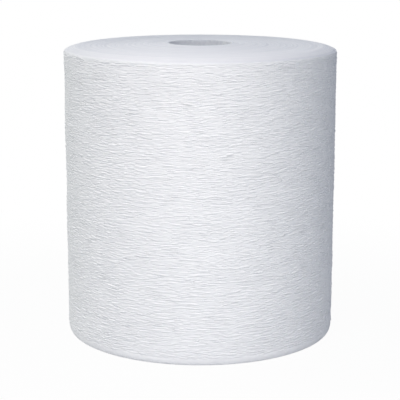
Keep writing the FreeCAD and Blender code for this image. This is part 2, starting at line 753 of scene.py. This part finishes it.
@dataclass
class WoundWeb:
    """The wound towel: its creped side with rounded rims, and the sawn ends of its turns.

    It is built as three closed rings that meet face to face: the lower and the upper half of the
    outer turns, and the inner turns. Sizes are in millimetres.
    """

    height: float
    roll_radius: float
    seat_radius: float
    slide: float

    # Where the turns that have slid up meet the level ones, and how softly, as a share of the
    # width from the core to there
    level_radius: float = 60.0
    slide_ease: float = 0.12

    # The outermost turn grows by one sheet on its way round from the tail, and drops back over the
    # width of the tail's edge
    sheet: float = 0.4
    tail_angle: float = math.radians(118.0)
    tail_edge: float = 0.25

    # The pressed rim at the top, with the share of it that is a straight bevel, and the foot
    top_reach: float = 9.5
    top_drop: float = 3.0
    top_bevel: float = 0.55
    base_reach: float = 1.9
    base_rise: float = 4.4

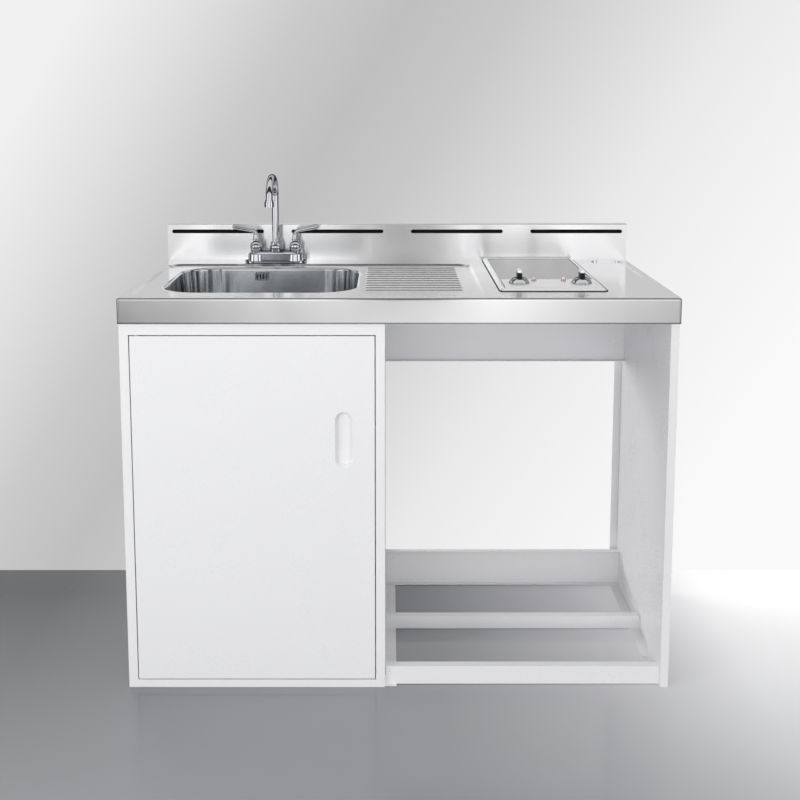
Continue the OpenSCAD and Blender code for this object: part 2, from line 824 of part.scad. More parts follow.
// Lever pointing along +X from its axis: upright stub, bend, and a flared arm that rises to its tip
// and starts a seam's length inside the bend
module lever() {
    arm_l = (lever_reach - lever_bend_r) / cos(lever_tilt);
    difference() {
        union() {
            translate([0, 0, lever_neck_z]) rotate_extrude() {
                square([lever_stub_r + 2, 3]);
                square([lever_stub_r, lever_bend_z - lever_neck_z]);
            }
            translate([lever_bend_r, 0, lever_bend_z]) rotate([90, 0, 0]) rotate([0, 0, 90 + lever_tilt])
                rotate_extrude(angle = 90 - lever_tilt) translate([lever_bend_r, 0]) circle(lever_stub_r - 2);
            translate([0, 0, lever_bend_z]) sphere(lever_stub_r);
            translate([lever_bend_r - lever_bend_r * sin(lever_tilt), 0,
                lever_bend_z + lever_bend_r * cos(lever_tilt)]) rotate([0, 90 - lever_tilt, 0])
                rotate_extrude() {
                    polygon([[0, -lever_seam], [lever_stub_r - 2 - lever_step, -lever_seam],
                        [lever_thin_r, 12], [lever_end_r, arm_l - lever_end_r], [0, arm_l - lever_end_r]]);
                    translate([0, arm_l - lever_end_r]) intersection() {
                        circle(lever_end_r);
                        square(lever_end_r + 1);
                    }
                }
        }
        translate([0, 0, lever_neck_z - 1]) cylinder(r = stem_r, h = 9);
    }
}

module lever_hot() color("lightgray") at_tap(-1) mirror([1, 0, 0]) lever();

module lever_cold() color("lightgray") at_tap(1) lever();

// Threaded tails: the free end below the locknut takes the supply hose
module tap_shanks() color("goldenrod") for (s = [-1, 1])
    at_tap(s) {
        translate([0, 0, tap_z - shank_l]) tube(shank_r, shank_bore, shank_free);
        translate([0, 0, tap_z - shank_l + shank_free])
            tube(shank_r + 0.2, shank_bore, shank_l - shank_free);
    }

module tap_locknuts() color("white") for (s = [-1, 1])
    at_tap(s) translate([0, 0, under_z - nut_h]) difference() {
        union() {
            cylinder(r = nut_r, h = nut_flange);
            cylinder(r = nut_r - nut_wing, h = nut_h);
            for (w = [0, 1])
                mirror([w, 0, 0]) translate([nut_r - nut_wing - 2, -nut_wing_t / 2, 0])
                    cube([2 * nut_wing + 2, nut_wing_t, nut_h]);
        }
        translate([0, 0, -1]) cylinder(r = shank_r + 0.2, h = nut_h + 2);
    }

module spout_collar() color("lightgray") translate([tap_x, tap_y, tap_z + tap_block_h])
    rotate_extrude() difference() {
        union() {
            square([collar_r, 4]);
            intersection() {
                translate([0, 10]) circle(collar_r);
                square([collar_r, collar_h]);
            }
            square([spout_r + 4, collar_h]);
        }
        translate([0, -1]) square([spout_r + run, collar_h + 2]);
    }

// The spout is drawn pointing at the front and turned a little to the left
module at_spout() {
    translate([tap_x, tap_y, 0]) rotate([0, 0, spout_turn]) children();
}

module spout() color("lightgray") at_spout() {
    bore = spout_r - spout_wall;
    translate([0, 0, spout_seat_z + gap]) tube(spout_r, bore, arch_z - spout_seat_z - gap);
    translate([0, -arch_r, arch_z]) rotate([90, 0, 90]) rotate_extrude(angle = 180)
        translate([arch_r, 0]) difference() {
            circle(spout_r);
            circle(bore);
        }
    translate([0, -spout_reach, arch_z - aer_drop]) tube(spout_r, bore, aer_drop);
}

module aerator() color("silver") at_spout() translate([0, -spout_reach, arch_z - aer_drop - aer_h])
    difference() {
        rotate_extrude() {
            square([aer_r, aer_h - aer_neck_h]);
            square([aer_neck_r, aer_h]);
        }
        translate([0, 0, -1]) cylinder(r = aer_r - 2.5, h = 4);
        for (i = [0:5])
            rotate([0, 0, i * 60]) translate([4.5, 0, 0]) cylinder(r = 1.6, h = aer_h + 1);
        cylinder(r = 1.6, h = aer_h + 1);
    }

// ---- hob ----

module hob_surround() color("silver") difference() {
    union() {
        translate([hob_x, hob_y, 0]) round_path(hob_w, hob_d, hob_corner_r)
            polygon([[0, top_z], [-hob_bevel, hob_top], [-hob_bevel, hob_top - hob_plate_t],
                [-hob_plate_t, top_z]]);
        translate([hob_x, hob_y, hob_top - hob_plate_t]) linear_extrude(hob_plate_t)
            rounded(hob_w - 2 * hob_bevel, hob_d - 2 * hob_bevel, hob_corner_r - hob_bevel);
    }
    block([hob_x - glass_w / 2 - 0.5, glass_front_y - 0.5, top_z],
        [hob_x + glass_w / 2 + 0.5, glass_y + glass_d / 2 + 0.5, hob_top + 1]);
    block([hob_x - strip_w / 2 + 3, strip_y - strip_d / 2 + 3, top_z],
        [hob_x + strip_w / 2 - 3, glass_front_y, hob_top + 1]);
}

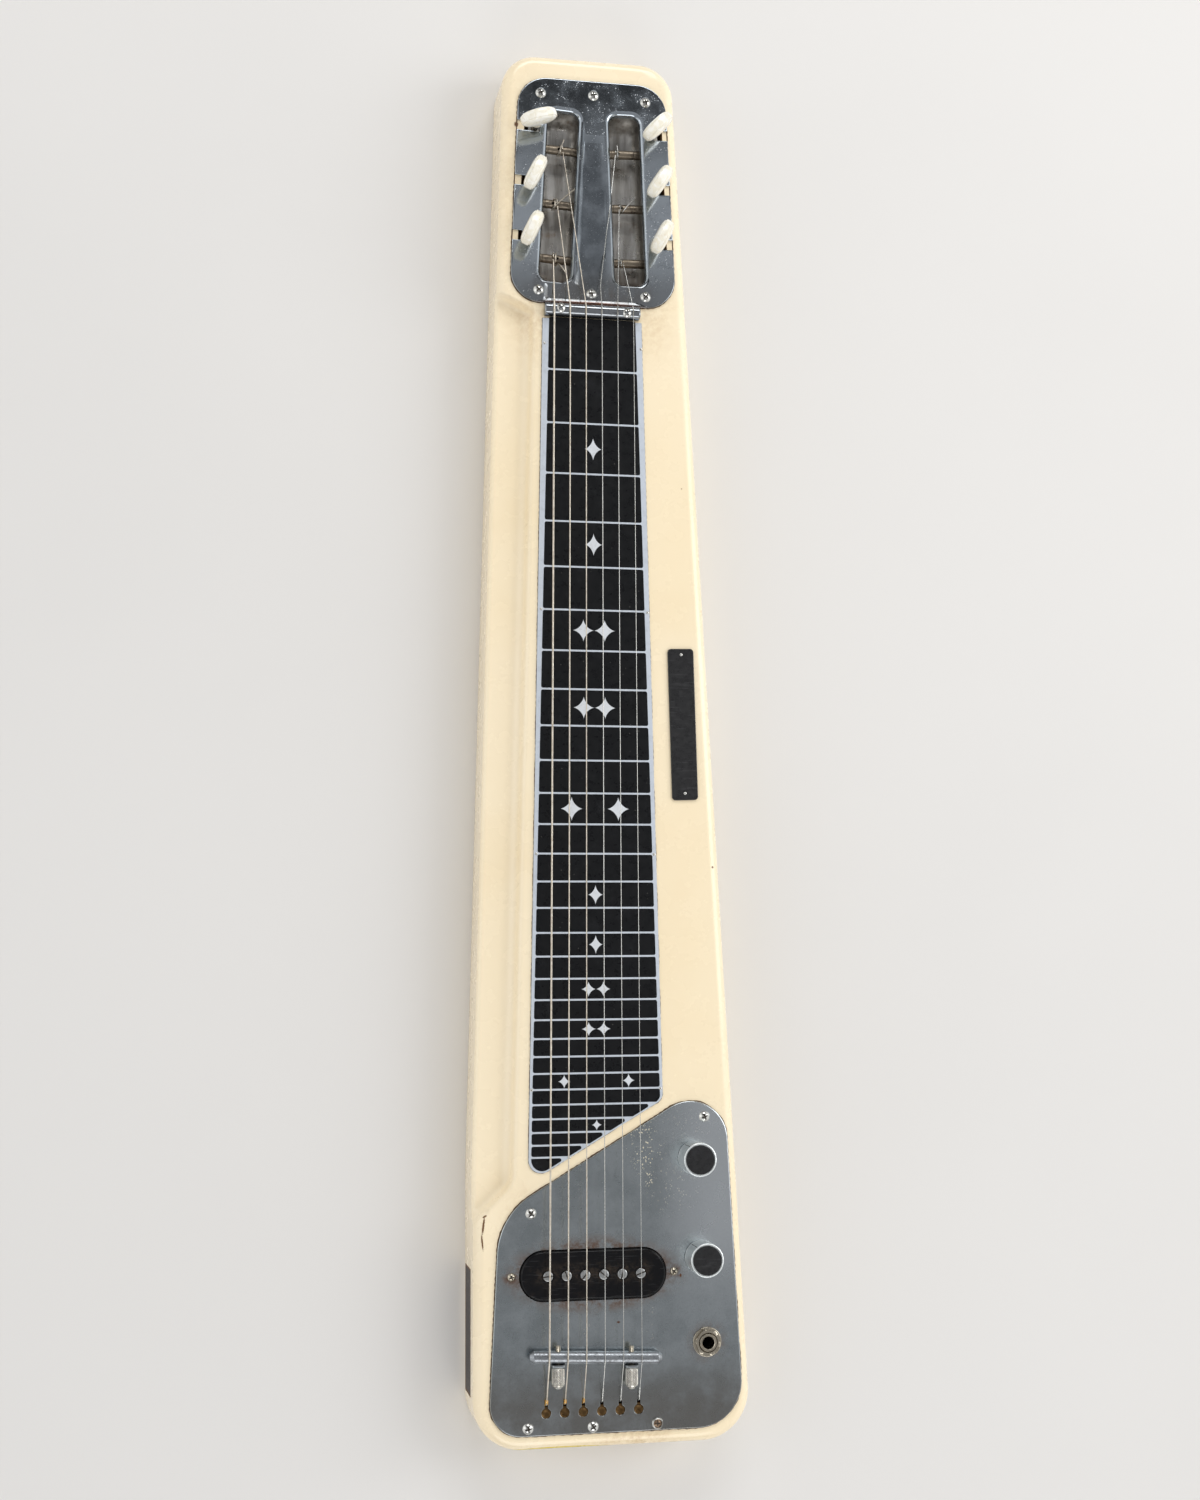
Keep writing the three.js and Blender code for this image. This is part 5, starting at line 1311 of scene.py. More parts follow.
def head_run(n):
    side, v = side_of(n), post_v(n)
    diameter = STRING_DIAMETERS[n - 1]
    probe = side_matrix(side).inverted() @ Vector((POST_STRING_X[n - 1], HEAD_MIDDLE + v, POST_AXIS))
    u = probe.x
    post = side_matrix(side) @ Vector((u, v, POST_AXIS))
    corners = nut_to_ridge(n)
    start = corners[-1]
    reach = winding_reach(n)
    span = math.hypot(post.x - start.x, post.y - start.y)
    slope = math.atan2(start.z - POST_AXIS, span) - math.asin(reach / math.hypot(span, start.z - POST_AXIS))
    touch = span + reach * math.sin(slope)
    outer = math.hypot(diameter, reach + diameter / 2) + 0.35
    back = math.sqrt(outer ** 2 - (reach - diameter / 2) ** 2)
    stop = touch - back * math.cos(slope)
    end = start.lerp(post, stop / span)
    end.z = start.z - stop * math.tan(slope)
    return u, slope, [*corners, end]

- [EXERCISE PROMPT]
Starting with the line that contains "Keep writing the three.js", repeat each line through the last one exactly as it appears. Include both ends and nothing more.

- [TASK OUTPUT]
Keep writing the three.js and Blender code for this image. This is part 5, starting at line 1311 of scene.py. More parts follow.
def head_run(n):
    side, v = side_of(n), post_v(n)
    diameter = STRING_DIAMETERS[n - 1]
    probe = side_matrix(side).inverted() @ Vector((POST_STRING_X[n - 1], HEAD_MIDDLE + v, POST_AXIS))
    u = probe.x
    post = side_matrix(side) @ Vector((u, v, POST_AXIS))
    corners = nut_to_ridge(n)
    start = corners[-1]
    reach = winding_reach(n)
    span = math.hypot(post.x - start.x, post.y - start.y)
    slope = math.atan2(start.z - POST_AXIS, span) - math.asin(reach / math.hypot(span, start.z - POST_AXIS))
    touch = span + reach * math.sin(slope)
    outer = math.hypot(diameter, reach + diameter / 2) + 0.35
    back = math.sqrt(outer ** 2 - (reach - diameter / 2) ** 2)
    stop = touch - back * math.cos(slope)
    end = start.lerp(post, stop / span)
    end.z = start.z - stop * math.tan(slope)
    return u, slope, [*corners, end]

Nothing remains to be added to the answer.